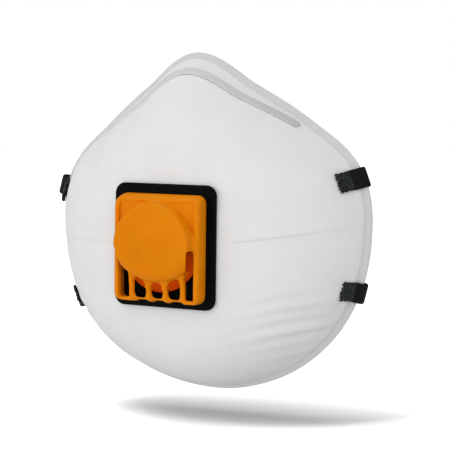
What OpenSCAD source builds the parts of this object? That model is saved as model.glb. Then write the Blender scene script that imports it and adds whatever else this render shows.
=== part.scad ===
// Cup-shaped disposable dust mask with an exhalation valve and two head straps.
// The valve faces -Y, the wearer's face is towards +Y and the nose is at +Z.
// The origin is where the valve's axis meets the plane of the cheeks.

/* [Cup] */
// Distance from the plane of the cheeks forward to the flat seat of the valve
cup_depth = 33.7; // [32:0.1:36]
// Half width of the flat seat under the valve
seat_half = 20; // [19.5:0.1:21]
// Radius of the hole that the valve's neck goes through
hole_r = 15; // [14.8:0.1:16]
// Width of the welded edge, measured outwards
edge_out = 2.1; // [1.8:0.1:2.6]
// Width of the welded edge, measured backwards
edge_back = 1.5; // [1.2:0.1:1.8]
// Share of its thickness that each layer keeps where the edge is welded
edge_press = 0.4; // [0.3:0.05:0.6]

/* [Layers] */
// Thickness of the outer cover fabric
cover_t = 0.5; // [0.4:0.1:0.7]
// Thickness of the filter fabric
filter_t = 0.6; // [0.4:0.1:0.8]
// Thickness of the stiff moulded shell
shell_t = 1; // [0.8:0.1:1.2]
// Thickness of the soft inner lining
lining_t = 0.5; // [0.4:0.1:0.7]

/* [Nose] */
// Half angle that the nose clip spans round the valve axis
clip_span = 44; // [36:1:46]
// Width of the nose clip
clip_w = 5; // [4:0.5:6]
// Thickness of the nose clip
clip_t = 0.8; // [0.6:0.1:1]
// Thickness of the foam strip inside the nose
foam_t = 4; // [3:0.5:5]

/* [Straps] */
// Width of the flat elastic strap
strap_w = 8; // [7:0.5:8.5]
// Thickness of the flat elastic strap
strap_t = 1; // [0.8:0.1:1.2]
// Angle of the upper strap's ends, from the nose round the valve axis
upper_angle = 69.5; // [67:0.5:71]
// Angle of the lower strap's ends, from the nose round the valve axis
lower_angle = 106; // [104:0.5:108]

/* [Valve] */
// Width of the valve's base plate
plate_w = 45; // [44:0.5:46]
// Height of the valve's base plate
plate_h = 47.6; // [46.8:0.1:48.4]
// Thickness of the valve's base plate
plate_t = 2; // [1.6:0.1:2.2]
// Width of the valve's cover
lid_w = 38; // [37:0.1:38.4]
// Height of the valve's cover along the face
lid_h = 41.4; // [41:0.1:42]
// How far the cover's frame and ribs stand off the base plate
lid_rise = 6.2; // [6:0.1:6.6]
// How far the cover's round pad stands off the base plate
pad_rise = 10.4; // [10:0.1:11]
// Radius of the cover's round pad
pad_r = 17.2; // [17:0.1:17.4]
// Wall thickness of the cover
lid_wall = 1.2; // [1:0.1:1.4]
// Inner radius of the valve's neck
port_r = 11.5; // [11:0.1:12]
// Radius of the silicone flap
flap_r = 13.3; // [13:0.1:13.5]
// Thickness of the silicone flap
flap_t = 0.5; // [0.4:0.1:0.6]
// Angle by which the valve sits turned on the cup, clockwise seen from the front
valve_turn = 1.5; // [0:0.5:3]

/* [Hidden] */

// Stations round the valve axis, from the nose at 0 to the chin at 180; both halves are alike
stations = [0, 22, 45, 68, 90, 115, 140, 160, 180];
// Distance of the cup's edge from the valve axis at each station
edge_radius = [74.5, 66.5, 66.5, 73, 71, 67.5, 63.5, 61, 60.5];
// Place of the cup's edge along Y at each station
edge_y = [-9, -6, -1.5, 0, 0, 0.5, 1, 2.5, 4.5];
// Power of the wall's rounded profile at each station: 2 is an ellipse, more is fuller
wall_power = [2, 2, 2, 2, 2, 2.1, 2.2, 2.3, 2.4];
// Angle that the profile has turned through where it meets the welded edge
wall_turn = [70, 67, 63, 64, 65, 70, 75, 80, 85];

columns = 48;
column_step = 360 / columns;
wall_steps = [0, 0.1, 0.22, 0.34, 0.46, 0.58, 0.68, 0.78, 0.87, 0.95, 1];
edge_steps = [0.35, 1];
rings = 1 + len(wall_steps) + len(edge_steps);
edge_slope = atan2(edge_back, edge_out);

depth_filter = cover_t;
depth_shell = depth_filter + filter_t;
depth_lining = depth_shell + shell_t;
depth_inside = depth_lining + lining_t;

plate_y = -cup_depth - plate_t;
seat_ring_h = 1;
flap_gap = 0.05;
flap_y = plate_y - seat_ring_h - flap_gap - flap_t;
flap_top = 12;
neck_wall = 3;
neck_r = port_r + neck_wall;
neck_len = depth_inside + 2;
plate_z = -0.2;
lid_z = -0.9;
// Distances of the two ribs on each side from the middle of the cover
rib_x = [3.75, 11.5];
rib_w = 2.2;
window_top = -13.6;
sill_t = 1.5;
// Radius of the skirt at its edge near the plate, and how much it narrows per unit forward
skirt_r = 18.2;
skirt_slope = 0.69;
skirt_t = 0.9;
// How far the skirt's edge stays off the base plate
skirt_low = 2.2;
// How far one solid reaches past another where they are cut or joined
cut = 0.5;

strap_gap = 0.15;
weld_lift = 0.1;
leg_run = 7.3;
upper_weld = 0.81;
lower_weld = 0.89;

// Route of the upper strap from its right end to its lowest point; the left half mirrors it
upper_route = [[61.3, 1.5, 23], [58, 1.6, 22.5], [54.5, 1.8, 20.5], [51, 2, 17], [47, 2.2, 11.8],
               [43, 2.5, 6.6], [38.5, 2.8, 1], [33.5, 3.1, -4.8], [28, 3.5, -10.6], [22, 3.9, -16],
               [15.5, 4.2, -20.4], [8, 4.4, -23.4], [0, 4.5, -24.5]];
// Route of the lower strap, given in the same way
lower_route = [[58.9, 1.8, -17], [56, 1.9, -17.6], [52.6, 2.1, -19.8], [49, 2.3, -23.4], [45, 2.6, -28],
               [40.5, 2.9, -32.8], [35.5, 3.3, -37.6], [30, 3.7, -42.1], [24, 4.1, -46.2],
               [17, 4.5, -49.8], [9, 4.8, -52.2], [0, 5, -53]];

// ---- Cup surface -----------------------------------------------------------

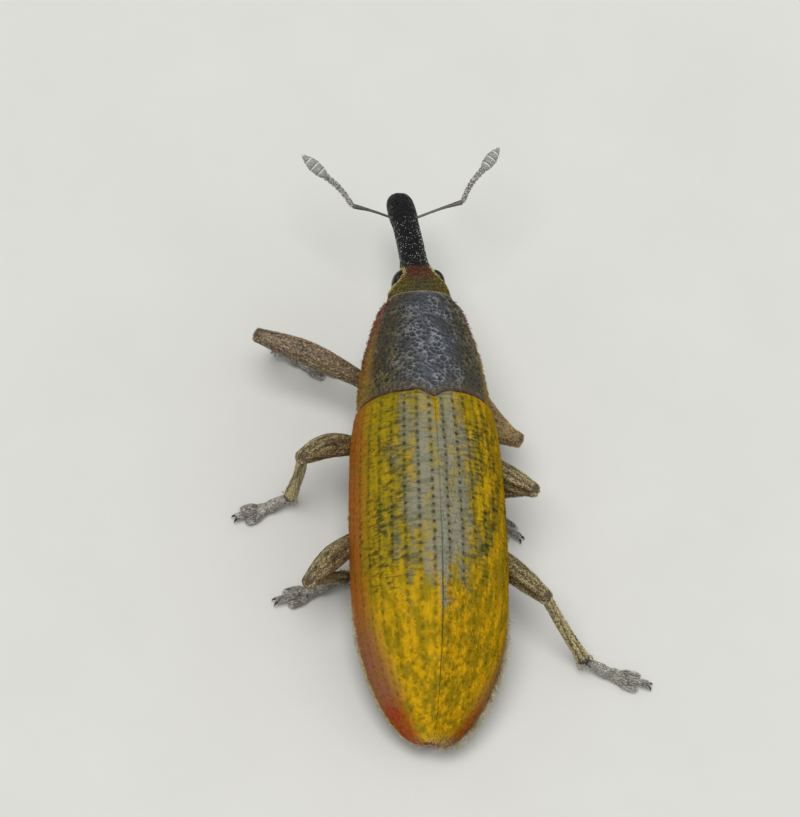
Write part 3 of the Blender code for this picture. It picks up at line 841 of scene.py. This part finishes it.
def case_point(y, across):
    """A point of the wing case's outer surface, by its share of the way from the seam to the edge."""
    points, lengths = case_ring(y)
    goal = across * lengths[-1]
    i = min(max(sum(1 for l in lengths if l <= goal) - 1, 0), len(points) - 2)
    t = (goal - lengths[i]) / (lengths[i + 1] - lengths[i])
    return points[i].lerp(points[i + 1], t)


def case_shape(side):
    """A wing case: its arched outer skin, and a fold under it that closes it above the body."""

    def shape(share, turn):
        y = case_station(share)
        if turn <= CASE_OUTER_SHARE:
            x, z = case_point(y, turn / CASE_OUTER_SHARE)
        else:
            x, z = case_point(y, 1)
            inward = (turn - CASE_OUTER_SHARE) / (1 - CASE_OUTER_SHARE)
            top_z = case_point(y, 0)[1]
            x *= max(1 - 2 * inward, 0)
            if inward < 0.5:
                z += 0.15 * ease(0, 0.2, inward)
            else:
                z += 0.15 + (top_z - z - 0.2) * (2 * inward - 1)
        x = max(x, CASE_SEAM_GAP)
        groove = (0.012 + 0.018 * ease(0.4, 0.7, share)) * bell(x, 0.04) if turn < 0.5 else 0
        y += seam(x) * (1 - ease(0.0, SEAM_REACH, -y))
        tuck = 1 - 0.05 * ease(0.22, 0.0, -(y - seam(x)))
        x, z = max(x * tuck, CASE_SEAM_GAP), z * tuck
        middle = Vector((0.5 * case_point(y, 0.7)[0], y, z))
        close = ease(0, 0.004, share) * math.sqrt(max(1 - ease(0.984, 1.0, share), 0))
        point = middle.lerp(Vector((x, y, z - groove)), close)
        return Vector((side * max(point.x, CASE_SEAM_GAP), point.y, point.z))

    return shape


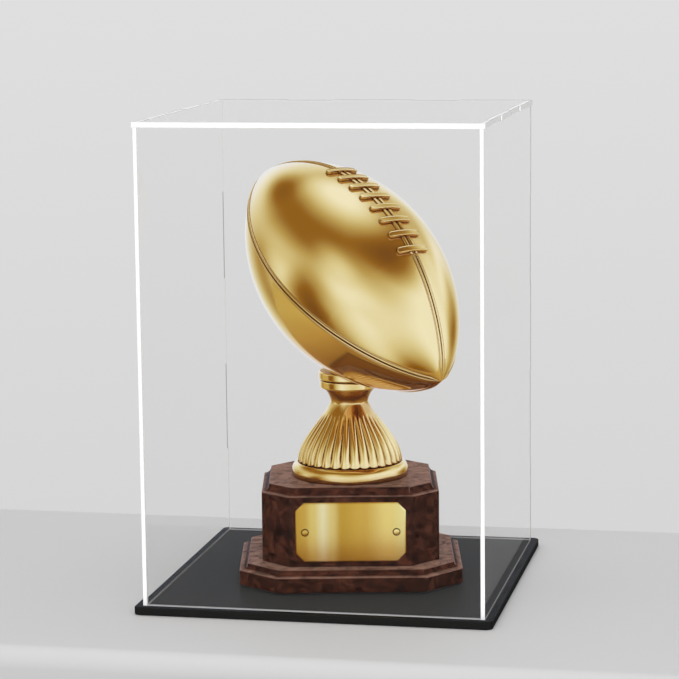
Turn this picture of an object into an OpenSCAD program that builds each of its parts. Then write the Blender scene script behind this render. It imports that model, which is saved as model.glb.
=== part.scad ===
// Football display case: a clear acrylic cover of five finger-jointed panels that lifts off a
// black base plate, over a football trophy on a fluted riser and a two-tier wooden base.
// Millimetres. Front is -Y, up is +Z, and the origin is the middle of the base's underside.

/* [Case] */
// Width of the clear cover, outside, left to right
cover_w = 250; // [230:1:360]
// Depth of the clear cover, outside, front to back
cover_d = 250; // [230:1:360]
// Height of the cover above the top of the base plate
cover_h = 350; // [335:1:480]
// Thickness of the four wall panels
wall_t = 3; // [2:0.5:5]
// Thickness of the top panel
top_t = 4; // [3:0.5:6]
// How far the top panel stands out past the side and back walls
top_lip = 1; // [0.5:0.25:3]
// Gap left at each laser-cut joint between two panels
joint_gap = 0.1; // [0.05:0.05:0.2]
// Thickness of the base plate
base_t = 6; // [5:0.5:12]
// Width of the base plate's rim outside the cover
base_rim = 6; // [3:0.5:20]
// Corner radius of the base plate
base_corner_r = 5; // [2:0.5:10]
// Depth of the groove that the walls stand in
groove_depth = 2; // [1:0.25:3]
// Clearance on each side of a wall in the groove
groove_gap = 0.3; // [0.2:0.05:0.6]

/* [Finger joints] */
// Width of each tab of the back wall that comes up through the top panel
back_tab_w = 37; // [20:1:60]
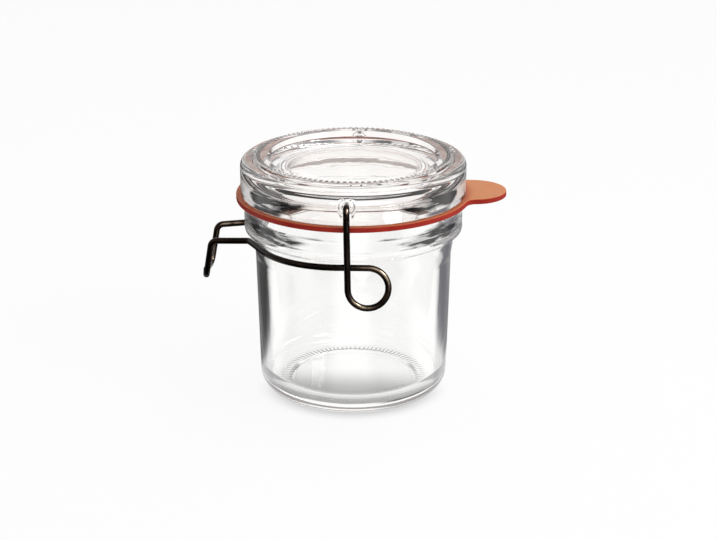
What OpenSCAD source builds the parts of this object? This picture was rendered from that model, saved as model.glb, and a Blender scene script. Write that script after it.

### What you should do
Extract and output the part that opens with the line containing "Turn this picture" and closes with the line containing "the base's underside.", unchanged, ends included.

### Result
Turn this picture of an object into an OpenSCAD program that builds each of its parts. Then write the Blender scene script behind this render. It imports that model, which is saved as model.glb.
=== part.scad ===
// Football display case: a clear acrylic cover of five finger-jointed panels that lifts off a
// black base plate, over a football trophy on a fluted riser and a two-tier wooden base.
// Millimetres. Front is -Y, up is +Z, and the origin is the middle of the base's underside.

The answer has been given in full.